Очень, кстати, хорошо рифмуется это с неожиданными мыслями И. Меттера о том, почему властители так не любят телевидения. “Дело ведь вовсе не в том, что тот или иной умный комментатор разоблачает некие тайные козни высших чиновников-мздоимцев. А исток нашего отвращения к власти — изображение властителей на экране наших ящиков...”
И. Меттер не был эдаким добряком, со старческой снисходительностью оглядывающимся на прошлую жизнь. Вере Кетлинской, например, он так и не простил того, что она, в блокаду первый секретарь Ленинградского СП, не дала резолюции на эвакуацию писателей, сказав, что лучше умирать стоя, чем жить на коленях. “Литераторы, — пишет он, — умирали лежа, — на коленях они уже стоять не могли”.
Себя, однако, И. Меттер тоже не щадит, себе тоже многого не прощает. И с беспощадностью пишет об одном из самых постыдных воспоминаний — о работе своей в качестве “сатирика-юмориста” во времена изображения “борьбы хорошего с лучшим”.
Не могу вот только представить себе, чтобы “при всем при том” говорилось в книжке о неплохих, наверное, гонорарах за эту самую “борьбу хорошего с лучшим”, о радости на предмет получения премии...
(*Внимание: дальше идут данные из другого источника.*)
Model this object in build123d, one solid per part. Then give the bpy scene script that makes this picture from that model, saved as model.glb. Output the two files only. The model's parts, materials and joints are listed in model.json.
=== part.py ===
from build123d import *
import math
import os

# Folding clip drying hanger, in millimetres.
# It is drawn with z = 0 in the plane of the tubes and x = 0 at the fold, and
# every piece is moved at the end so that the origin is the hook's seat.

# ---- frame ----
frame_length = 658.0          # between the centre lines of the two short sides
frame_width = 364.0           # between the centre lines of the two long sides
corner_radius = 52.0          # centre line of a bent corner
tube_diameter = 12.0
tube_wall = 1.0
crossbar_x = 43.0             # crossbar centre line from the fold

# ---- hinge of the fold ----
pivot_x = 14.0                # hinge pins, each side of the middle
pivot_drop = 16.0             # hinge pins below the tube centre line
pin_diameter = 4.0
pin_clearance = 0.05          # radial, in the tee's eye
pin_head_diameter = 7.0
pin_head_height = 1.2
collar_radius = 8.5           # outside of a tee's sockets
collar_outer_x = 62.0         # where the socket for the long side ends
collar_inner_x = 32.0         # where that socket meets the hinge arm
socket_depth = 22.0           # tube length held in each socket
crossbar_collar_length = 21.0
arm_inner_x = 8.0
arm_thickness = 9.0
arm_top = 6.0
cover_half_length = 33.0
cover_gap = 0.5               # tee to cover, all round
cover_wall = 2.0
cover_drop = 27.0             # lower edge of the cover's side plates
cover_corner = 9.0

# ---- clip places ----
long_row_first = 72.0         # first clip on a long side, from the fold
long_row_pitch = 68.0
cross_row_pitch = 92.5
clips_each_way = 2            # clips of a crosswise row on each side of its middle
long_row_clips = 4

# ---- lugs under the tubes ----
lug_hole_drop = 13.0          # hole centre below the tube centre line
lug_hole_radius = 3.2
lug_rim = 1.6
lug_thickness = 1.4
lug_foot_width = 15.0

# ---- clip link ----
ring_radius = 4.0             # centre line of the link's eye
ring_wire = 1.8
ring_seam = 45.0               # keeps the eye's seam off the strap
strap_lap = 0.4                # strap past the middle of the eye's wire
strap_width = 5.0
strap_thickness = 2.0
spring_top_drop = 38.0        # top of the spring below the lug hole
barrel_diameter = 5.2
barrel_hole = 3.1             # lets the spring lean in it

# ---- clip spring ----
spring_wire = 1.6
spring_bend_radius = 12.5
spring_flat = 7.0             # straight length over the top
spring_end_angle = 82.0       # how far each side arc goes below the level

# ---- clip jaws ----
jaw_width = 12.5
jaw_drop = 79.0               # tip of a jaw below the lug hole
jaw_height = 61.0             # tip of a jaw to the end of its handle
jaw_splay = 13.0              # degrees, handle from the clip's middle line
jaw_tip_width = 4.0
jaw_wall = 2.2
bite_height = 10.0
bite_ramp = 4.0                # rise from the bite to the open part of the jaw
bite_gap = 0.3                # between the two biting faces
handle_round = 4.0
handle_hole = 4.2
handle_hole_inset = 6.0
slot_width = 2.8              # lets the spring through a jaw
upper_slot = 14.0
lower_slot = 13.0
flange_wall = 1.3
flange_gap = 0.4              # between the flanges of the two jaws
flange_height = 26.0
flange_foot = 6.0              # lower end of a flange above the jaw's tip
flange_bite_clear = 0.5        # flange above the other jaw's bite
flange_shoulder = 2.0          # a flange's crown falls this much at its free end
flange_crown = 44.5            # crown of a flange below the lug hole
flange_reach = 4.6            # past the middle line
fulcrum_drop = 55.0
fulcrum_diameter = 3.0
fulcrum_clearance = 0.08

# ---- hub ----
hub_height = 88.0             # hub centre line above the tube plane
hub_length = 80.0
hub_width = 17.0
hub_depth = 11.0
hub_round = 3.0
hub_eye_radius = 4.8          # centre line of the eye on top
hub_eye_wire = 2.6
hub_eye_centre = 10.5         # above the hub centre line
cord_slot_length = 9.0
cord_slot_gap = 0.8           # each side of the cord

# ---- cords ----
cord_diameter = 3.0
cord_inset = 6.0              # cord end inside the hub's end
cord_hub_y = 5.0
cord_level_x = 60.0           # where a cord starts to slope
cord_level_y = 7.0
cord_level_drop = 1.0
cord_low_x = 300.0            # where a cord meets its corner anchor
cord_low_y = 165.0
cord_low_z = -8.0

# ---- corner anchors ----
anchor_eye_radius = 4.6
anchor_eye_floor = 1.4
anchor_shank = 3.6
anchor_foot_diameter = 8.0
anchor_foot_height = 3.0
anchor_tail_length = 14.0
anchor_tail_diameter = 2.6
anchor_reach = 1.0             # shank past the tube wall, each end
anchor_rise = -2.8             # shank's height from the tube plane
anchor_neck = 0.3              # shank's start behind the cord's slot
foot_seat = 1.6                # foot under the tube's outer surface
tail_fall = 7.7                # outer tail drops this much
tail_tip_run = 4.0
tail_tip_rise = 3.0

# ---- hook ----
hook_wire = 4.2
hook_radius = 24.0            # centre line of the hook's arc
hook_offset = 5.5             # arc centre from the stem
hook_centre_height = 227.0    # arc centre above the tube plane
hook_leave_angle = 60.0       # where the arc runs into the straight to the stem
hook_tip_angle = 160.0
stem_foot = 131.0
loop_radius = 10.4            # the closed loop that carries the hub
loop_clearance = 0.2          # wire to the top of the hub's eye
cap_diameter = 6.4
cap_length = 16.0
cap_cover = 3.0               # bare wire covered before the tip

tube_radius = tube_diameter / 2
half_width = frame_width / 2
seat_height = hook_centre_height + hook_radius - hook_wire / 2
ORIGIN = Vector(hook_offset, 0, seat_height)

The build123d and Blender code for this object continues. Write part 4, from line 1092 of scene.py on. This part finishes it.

Нет-нет, я не хочу сопоставлять такие разные воспоминания столь разных писателей. Это, честное слово, произошло совершенно невольно: сошлись вот две книжки на столе, обе вышли в одном издательстве, оба автора — питерские. Так уж принципиально, что ли, различается в них этот самый мемуарный “второй сюжет”?